— Begin Extracted records —
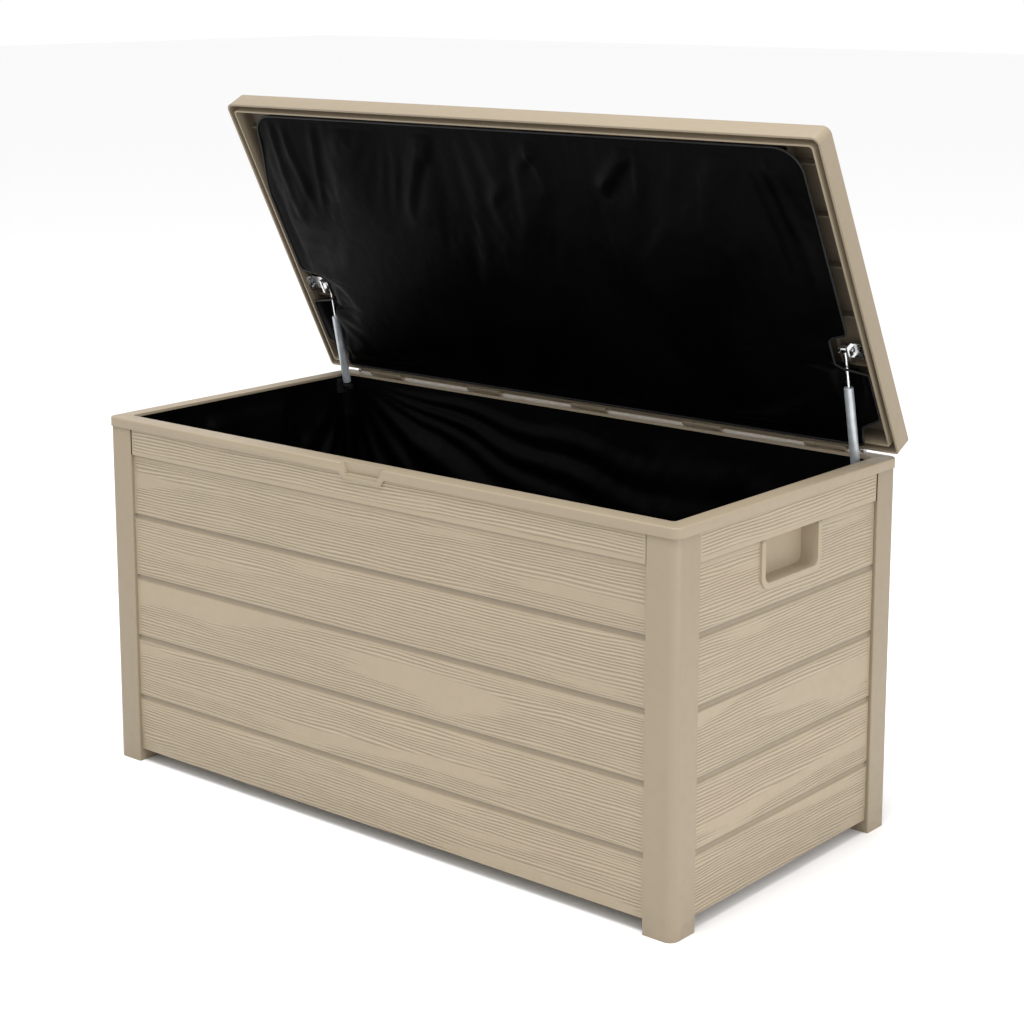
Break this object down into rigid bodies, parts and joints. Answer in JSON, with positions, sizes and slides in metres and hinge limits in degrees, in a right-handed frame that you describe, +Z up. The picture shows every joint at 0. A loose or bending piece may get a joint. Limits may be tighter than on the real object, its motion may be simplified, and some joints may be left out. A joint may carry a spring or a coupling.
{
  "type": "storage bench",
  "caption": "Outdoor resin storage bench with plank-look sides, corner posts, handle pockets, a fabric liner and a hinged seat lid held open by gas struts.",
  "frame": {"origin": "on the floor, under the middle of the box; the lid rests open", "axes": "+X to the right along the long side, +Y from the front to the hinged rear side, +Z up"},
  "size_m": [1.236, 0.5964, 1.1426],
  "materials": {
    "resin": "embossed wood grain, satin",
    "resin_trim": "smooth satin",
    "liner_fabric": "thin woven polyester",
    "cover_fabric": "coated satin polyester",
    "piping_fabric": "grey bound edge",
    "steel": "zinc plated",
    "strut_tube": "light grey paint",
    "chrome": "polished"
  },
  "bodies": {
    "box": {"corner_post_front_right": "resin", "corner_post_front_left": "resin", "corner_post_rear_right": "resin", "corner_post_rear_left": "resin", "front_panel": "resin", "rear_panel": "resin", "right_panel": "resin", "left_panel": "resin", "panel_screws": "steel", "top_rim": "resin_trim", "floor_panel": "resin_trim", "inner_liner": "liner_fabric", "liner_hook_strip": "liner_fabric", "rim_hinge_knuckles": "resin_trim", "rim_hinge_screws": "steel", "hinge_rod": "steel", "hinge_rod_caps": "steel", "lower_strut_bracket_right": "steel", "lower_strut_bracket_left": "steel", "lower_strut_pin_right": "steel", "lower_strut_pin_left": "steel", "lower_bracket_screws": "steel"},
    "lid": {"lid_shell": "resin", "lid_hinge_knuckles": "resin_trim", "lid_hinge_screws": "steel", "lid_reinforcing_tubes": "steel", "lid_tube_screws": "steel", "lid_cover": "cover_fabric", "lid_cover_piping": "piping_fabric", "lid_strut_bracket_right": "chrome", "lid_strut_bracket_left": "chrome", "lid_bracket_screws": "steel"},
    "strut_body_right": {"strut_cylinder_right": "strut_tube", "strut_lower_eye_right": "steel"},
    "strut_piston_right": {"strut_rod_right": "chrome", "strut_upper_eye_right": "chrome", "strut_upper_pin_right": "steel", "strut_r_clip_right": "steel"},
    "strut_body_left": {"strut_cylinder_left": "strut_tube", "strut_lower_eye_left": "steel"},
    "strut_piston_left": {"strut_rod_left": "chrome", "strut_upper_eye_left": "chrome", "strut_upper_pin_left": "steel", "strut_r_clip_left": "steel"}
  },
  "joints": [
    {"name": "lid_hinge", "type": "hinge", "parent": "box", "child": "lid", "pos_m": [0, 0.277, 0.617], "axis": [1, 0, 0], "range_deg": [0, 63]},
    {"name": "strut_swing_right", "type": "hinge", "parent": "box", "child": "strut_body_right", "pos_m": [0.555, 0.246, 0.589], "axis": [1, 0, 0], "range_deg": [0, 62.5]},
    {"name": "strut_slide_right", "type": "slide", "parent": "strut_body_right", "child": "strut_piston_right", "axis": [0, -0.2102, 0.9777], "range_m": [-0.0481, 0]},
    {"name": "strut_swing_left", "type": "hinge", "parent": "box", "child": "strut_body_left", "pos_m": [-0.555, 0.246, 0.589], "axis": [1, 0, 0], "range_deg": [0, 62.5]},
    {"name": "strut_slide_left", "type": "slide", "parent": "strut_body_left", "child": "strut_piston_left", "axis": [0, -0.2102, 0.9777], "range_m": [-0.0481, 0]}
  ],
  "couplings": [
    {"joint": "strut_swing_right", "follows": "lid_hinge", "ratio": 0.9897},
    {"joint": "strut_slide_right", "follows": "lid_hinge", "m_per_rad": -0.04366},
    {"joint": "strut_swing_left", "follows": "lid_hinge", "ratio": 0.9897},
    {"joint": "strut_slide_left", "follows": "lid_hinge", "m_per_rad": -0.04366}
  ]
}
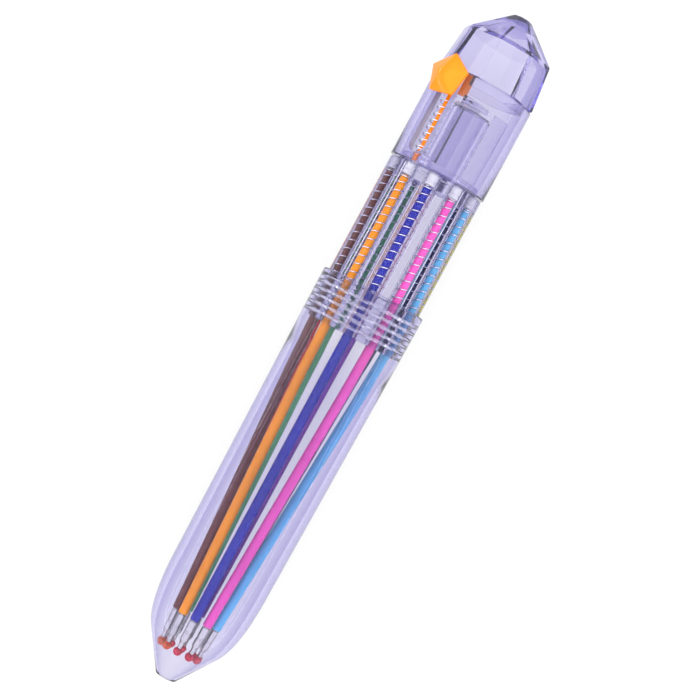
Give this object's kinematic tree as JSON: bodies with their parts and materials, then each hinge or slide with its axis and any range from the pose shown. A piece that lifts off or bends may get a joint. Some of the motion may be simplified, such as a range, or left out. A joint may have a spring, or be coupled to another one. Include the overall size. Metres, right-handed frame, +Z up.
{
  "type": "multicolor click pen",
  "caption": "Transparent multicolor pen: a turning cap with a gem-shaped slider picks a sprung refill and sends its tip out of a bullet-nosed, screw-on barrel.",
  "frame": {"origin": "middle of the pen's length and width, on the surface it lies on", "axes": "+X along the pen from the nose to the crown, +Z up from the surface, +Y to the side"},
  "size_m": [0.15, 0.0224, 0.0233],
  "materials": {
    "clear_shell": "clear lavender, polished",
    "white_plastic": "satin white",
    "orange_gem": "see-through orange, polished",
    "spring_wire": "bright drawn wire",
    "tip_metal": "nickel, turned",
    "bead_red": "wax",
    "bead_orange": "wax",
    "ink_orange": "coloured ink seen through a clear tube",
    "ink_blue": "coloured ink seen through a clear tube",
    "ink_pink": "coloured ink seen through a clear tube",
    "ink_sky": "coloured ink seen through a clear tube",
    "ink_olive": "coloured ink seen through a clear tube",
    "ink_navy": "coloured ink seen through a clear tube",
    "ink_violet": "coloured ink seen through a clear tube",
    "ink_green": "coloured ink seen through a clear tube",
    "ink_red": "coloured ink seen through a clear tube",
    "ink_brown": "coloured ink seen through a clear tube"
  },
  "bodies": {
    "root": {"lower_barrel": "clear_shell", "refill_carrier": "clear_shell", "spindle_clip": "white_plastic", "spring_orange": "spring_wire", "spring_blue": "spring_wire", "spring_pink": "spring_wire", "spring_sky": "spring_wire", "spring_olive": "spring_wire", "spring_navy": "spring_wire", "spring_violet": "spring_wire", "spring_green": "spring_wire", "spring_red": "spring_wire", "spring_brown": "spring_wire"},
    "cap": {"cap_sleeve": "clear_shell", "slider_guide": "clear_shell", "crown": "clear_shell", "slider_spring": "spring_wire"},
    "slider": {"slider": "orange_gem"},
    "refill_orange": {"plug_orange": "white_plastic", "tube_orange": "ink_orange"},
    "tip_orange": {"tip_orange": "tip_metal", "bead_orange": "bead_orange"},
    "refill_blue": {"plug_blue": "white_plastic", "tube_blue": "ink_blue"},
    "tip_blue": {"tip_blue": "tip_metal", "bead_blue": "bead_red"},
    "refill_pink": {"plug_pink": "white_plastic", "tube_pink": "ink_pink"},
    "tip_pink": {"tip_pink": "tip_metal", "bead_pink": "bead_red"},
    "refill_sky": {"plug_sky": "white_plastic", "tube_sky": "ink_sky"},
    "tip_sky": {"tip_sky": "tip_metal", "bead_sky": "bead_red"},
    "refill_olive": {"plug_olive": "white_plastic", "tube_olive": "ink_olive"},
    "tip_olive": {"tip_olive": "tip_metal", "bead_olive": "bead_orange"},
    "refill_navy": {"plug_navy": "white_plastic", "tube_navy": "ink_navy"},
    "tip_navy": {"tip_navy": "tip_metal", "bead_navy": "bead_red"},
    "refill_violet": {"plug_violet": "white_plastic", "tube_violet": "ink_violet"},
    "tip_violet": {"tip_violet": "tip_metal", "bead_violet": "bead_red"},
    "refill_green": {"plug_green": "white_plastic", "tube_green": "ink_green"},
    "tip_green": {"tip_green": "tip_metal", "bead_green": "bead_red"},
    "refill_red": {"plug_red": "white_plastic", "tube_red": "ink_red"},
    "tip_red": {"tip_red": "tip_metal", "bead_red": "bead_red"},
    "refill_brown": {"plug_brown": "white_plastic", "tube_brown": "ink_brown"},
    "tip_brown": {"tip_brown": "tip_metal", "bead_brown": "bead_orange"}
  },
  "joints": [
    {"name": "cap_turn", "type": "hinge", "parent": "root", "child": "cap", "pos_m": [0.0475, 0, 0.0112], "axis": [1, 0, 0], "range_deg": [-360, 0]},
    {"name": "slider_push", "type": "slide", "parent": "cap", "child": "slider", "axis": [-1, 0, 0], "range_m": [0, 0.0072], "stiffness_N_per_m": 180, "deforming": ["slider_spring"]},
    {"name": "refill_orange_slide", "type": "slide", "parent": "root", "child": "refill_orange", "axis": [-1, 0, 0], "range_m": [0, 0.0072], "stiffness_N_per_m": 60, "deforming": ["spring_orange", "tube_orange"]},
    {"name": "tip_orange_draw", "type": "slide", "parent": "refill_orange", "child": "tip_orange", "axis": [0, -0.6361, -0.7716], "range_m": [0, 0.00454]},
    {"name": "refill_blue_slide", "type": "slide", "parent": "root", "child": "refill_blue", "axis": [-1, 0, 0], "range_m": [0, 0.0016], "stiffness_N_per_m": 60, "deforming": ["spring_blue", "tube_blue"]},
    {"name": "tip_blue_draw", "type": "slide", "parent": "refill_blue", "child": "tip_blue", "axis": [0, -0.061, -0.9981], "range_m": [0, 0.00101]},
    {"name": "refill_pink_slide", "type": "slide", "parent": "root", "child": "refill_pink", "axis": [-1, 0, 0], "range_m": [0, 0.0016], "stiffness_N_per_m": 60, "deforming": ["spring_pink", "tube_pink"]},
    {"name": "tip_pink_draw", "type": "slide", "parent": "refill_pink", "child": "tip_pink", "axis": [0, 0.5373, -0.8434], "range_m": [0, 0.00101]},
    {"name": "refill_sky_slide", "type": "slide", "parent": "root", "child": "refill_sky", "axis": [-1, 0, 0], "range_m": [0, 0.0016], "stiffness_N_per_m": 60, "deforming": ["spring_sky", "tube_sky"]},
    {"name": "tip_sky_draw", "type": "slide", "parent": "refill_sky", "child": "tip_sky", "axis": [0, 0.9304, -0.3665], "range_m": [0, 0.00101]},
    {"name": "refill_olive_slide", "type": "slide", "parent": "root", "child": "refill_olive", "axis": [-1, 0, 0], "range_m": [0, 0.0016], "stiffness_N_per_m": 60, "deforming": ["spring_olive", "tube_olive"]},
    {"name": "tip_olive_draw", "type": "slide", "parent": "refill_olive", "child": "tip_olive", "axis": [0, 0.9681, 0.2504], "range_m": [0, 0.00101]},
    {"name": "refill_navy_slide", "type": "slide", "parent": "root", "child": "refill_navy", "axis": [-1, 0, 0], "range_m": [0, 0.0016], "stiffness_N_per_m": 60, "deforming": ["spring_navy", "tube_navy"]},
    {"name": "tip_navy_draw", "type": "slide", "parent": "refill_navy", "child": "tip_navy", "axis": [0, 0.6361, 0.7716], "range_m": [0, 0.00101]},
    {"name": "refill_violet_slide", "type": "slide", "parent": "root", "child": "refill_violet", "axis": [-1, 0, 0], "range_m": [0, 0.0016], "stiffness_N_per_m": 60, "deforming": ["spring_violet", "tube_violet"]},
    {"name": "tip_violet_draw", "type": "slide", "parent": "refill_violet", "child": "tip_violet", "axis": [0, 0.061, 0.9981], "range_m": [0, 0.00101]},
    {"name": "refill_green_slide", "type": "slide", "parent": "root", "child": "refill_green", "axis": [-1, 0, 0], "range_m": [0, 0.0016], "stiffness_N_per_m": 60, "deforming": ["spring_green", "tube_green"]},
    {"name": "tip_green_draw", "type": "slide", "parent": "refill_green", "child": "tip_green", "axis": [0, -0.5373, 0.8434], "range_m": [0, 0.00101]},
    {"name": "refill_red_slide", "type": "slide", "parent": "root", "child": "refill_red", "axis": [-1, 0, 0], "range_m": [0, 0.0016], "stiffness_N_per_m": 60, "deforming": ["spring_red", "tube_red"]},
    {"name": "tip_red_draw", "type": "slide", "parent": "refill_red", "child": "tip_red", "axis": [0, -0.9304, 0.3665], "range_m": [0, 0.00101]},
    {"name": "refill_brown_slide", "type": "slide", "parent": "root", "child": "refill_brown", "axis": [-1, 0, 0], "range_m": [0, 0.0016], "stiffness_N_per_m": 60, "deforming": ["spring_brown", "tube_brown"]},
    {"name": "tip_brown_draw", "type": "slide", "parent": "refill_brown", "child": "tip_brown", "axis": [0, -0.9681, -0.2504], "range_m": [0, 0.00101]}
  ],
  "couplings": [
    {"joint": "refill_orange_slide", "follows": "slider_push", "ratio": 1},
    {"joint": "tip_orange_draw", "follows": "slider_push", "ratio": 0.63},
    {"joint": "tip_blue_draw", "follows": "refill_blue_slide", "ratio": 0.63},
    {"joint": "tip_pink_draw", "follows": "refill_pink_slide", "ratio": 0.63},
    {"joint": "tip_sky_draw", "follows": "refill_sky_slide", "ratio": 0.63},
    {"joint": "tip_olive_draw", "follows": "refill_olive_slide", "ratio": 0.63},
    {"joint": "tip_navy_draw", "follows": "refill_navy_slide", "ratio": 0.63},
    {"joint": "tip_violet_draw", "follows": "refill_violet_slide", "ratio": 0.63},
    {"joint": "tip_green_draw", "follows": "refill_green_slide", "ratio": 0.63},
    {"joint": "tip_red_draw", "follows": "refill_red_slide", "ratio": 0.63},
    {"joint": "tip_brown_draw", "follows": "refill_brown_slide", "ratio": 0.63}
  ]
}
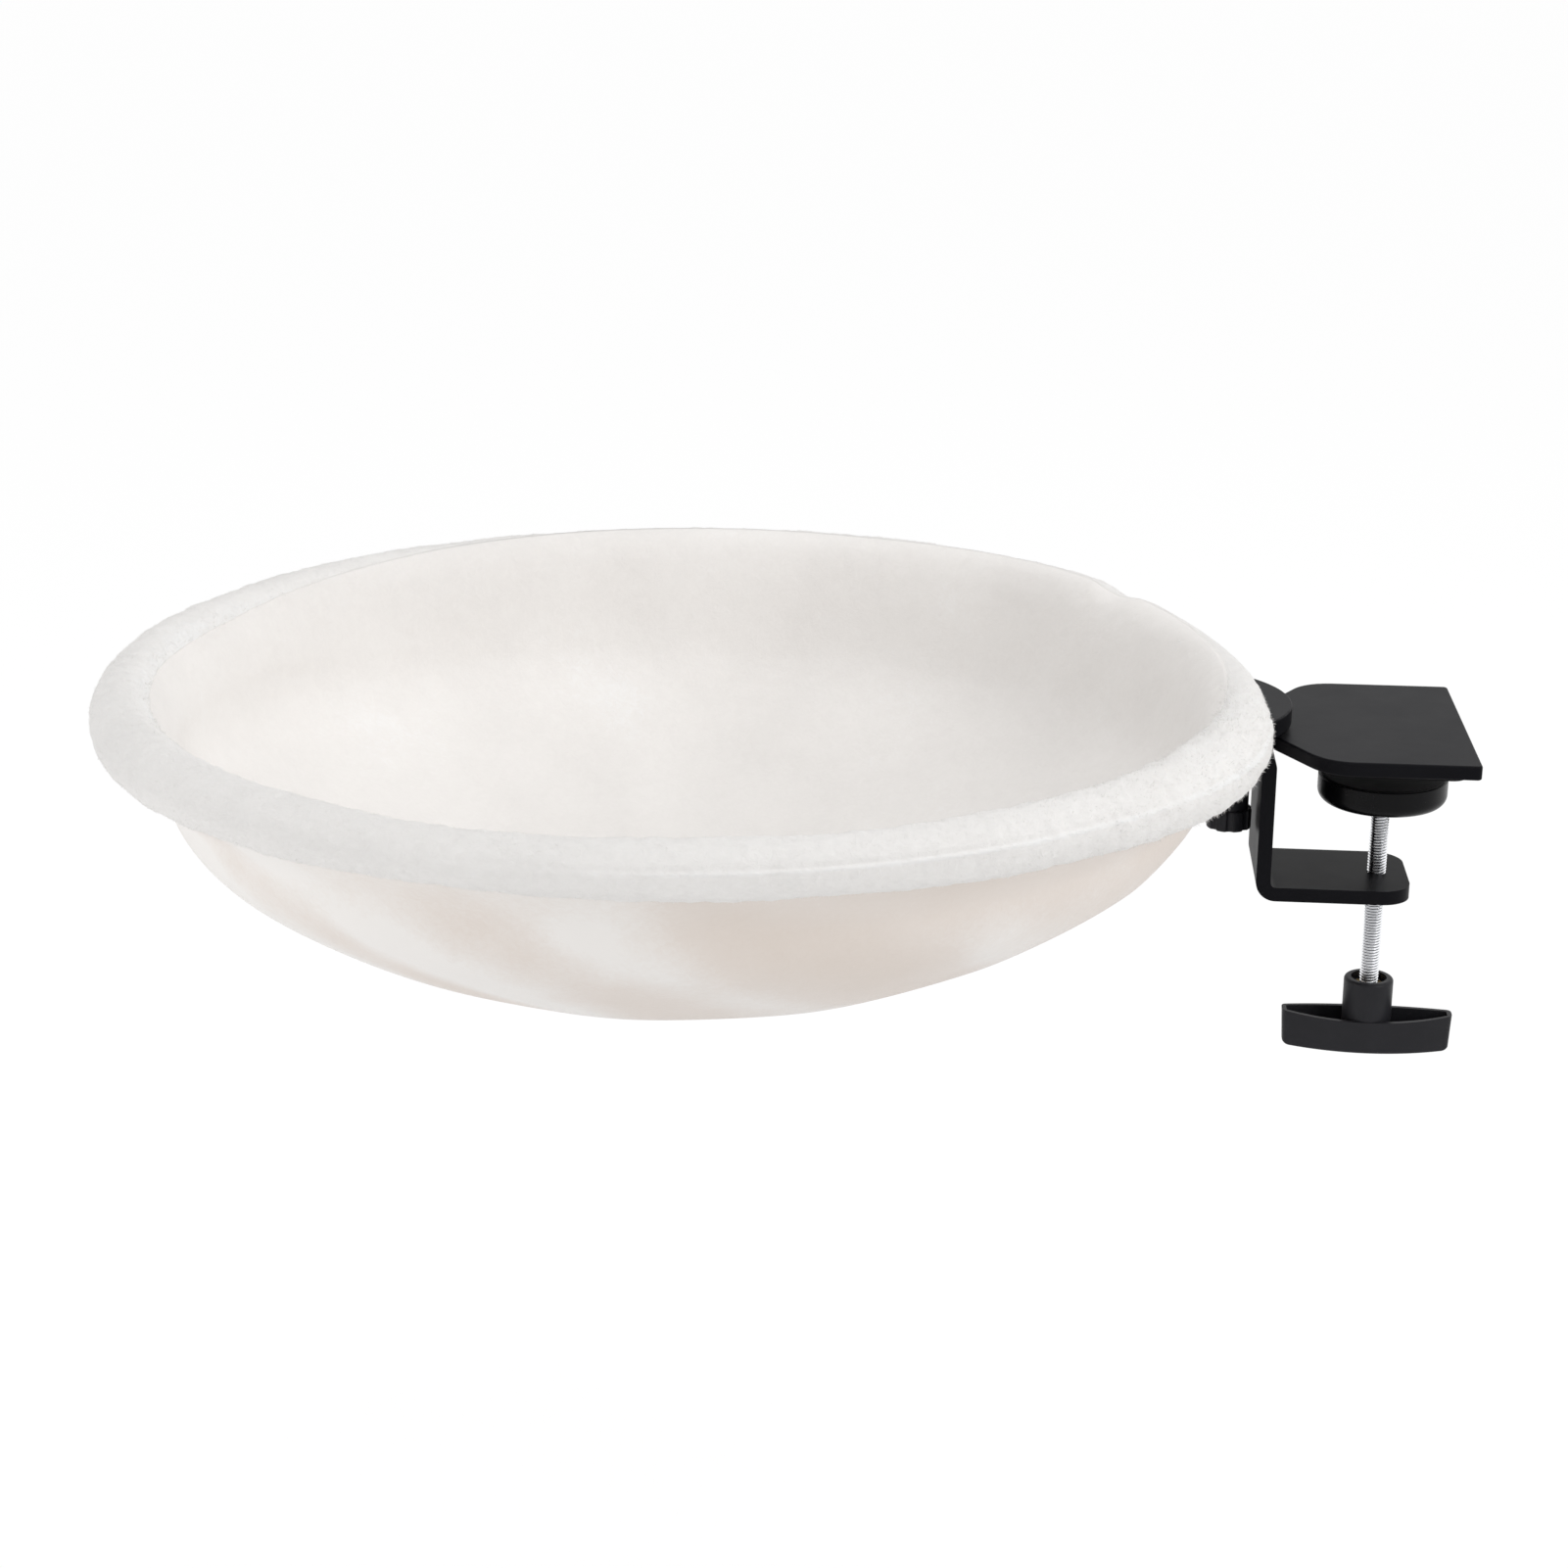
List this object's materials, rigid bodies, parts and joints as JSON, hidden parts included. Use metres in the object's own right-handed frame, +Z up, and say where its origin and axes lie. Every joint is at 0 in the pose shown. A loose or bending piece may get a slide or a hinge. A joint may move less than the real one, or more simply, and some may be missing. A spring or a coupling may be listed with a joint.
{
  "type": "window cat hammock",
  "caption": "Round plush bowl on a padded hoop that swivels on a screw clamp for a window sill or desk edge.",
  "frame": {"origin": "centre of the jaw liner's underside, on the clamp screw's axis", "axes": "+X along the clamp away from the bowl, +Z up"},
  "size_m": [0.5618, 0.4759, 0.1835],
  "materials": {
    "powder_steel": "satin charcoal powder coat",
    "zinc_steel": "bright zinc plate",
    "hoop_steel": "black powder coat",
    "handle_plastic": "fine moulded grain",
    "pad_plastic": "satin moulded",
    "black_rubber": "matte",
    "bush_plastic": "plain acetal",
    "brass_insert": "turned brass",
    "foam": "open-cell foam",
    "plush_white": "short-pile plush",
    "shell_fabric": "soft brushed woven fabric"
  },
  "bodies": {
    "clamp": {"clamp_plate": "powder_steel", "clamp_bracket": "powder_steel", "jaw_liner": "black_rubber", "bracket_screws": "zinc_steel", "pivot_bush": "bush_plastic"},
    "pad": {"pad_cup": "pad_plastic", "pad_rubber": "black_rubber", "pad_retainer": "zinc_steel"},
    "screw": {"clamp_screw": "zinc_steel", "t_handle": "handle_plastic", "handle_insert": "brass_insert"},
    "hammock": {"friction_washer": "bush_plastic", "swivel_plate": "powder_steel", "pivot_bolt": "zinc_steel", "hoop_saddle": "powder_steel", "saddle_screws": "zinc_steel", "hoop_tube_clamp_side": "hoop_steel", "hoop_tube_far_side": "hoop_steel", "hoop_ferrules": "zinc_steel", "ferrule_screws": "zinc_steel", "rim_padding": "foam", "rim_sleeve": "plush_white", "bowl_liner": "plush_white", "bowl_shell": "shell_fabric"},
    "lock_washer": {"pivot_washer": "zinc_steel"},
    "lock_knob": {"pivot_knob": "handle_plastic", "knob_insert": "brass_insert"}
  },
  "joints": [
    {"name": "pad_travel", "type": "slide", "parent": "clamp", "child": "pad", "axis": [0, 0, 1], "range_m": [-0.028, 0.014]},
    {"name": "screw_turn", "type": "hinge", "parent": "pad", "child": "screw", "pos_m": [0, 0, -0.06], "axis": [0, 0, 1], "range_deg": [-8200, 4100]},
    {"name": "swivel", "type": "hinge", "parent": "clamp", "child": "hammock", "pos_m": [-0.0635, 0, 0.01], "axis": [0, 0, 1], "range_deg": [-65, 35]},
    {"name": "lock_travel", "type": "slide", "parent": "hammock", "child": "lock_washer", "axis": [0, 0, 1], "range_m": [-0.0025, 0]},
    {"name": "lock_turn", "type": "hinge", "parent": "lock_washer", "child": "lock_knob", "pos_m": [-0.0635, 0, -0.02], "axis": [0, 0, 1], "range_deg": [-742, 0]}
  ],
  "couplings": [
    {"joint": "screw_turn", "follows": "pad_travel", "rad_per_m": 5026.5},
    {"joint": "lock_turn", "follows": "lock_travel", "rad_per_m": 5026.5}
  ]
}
— End Extracted records —
§ **Work to complete**:
Tell how many lines of the data above hold the string "pose". Give only the number.

§ **Result of this task**:
2